Sports Turkey of the Year Runner-Up: University of Texas Sports When it comes to Texas traditions, we pretty much considered the annual A&M-UT game inviolable. But the Longhorns managed to screw things up in a massive greed overreach that chased the Aggies out of the Big 12 and into the SEC.

The almost literally unwatched Longhorn Network -- which sobs with envy at infomercial ratings -- got UT and ESPN in bed together and screwed fans of both football and decent TV programming.

UT's punishment for its overly inflated view of itself and "me, me, me" attitude? Just let the Mack Brown Era continue for another ten years or so of amazing recruiting and mediocre football, please.

Turkey IT Guy of the Year Runner-Up: George Greanias George Greanias has proven to be an effective, solid leader who has gotten the flailing doom machine called Metro back on track.

His policy of transparency has been a 180-degree turnaround from the transit agency's historically paranoid, furtive and closed-door way of doing business, for example.

One thing Greanias isn't: Computer-savvy.

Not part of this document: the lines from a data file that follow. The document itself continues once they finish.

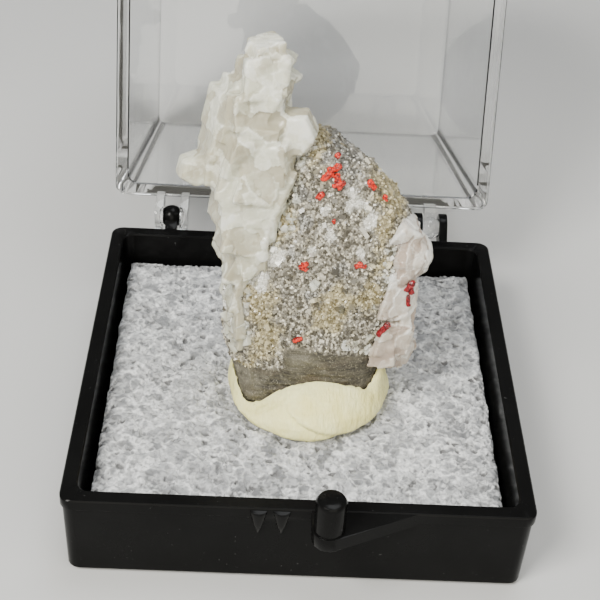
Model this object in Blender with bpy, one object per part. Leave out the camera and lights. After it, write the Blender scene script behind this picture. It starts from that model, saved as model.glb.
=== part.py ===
"""Calcite with realgar, standing in putty on a foam pad in a small hinged display box.

Sizes are in millimetres, and new_object() turns them into metres.
The origin is the centre of the tray's underside: +X right, +Y back, +Z up.
The specimen has a frame of its own, which leans back: X right, Y into the stone, Z up its front.
"""

import math

import bmesh
import bpy
from mathutils import Matrix, Vector, noise
from mathutils.bvhtree import BVHTree

MM = 0.001

# Box, the same moulding for both halves apart from its depth
BOX_SIDE = 38.0
WALL = 1.3
FLOOR = 1.2
CORNER_RADIUS = 1.0
CORNER_STEPS = 4
EDGE_BEVEL = 0.12
LIP_HEIGHT = 1.0
LIP_STEP = 0.14
FOOT_CHAMFER = 0.4
TRAY_DEPTH = 8.42
TRAY_DRAFT = 0.12
LID_DEPTH = 32.8
LID_DRAFT = 0.4
RIM_GAP = 0.3

# Hinge: a ball on each half, at its own left, between two ears of the other half
HINGE_BEHIND = 2.0
BALL_X = -13.2
BALL_RADIUS = 1.17
BALL_PLAY = 0.15
BALL_SEGMENTS, BALL_RINGS = 20, 12
ARM_WIDTH = 1.2
EAR_WIDTH = 0.8
EAR_GAP = 1.7
EAR_RADIUS = 1.5
ARM_RADIUS = 0.7
ARM_DROP = 2.5

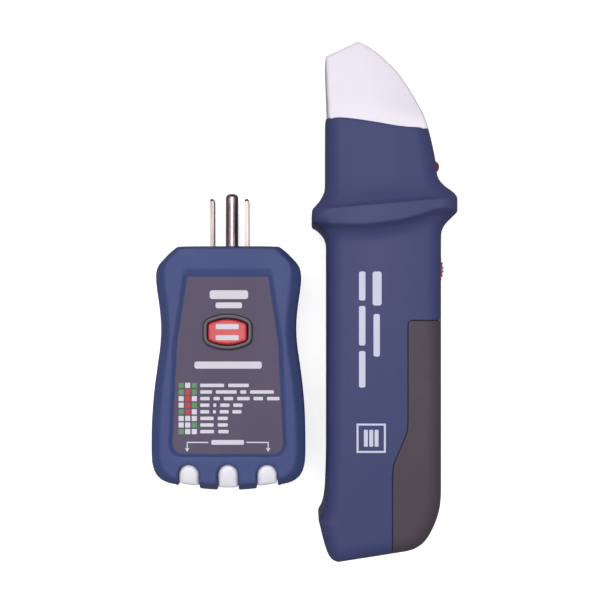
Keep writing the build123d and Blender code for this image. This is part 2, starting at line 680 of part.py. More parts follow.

He wanted to do some porn-surfing in his office. Who are we to judge? But the man thought he would be in the clear because he was using his laptop. His laptop that apparently magically got the Internet all on its own, and not through any Metro wi-fi that would, say, keep a record of porn sites visited.

Greanias owned up to his errors, took a brief suspension and has returned to trying to keep the trains, buses and light-rail expansions running on time.

We just hope he bought a Wi-fi for Dummies book somewhere along the line.

Psychic Turkey of the Year: The Liberty County "Mass Graves" Woman Newsrooms across the country blew up -- to the degree there were any employees left in them to get involved in blowing up -- when word started breaking one June afternoon that a mass grave had been discovered in Liberty County.

Not only a mass grave -- a mass grave containing the bodies of children. "Dozens of bodies" had been found, various outlets reported.

Eventually, it turned out, no bodies were found. Whoever was feeding the info to reporters was wrong, but in this Internet era of newsgathering you go with what you got. Even CNN had a "sources confirm" attribution to their claim of lots of dead kids.

What triggered it all? Some psychic who called law-enforcement authorities in Liberty County about a vision she had.

Officers checked out the property in question and did find blood, but it was from an accident (with a somewhat involved East Texas tale behind it). From there things just took off, and for a few hours it looked like the town of Hardin might be going down in mass-murder history.

But, amazingly, the psychic's "vision" turned out to be in error. We think she also had the Astros in the World Series that year.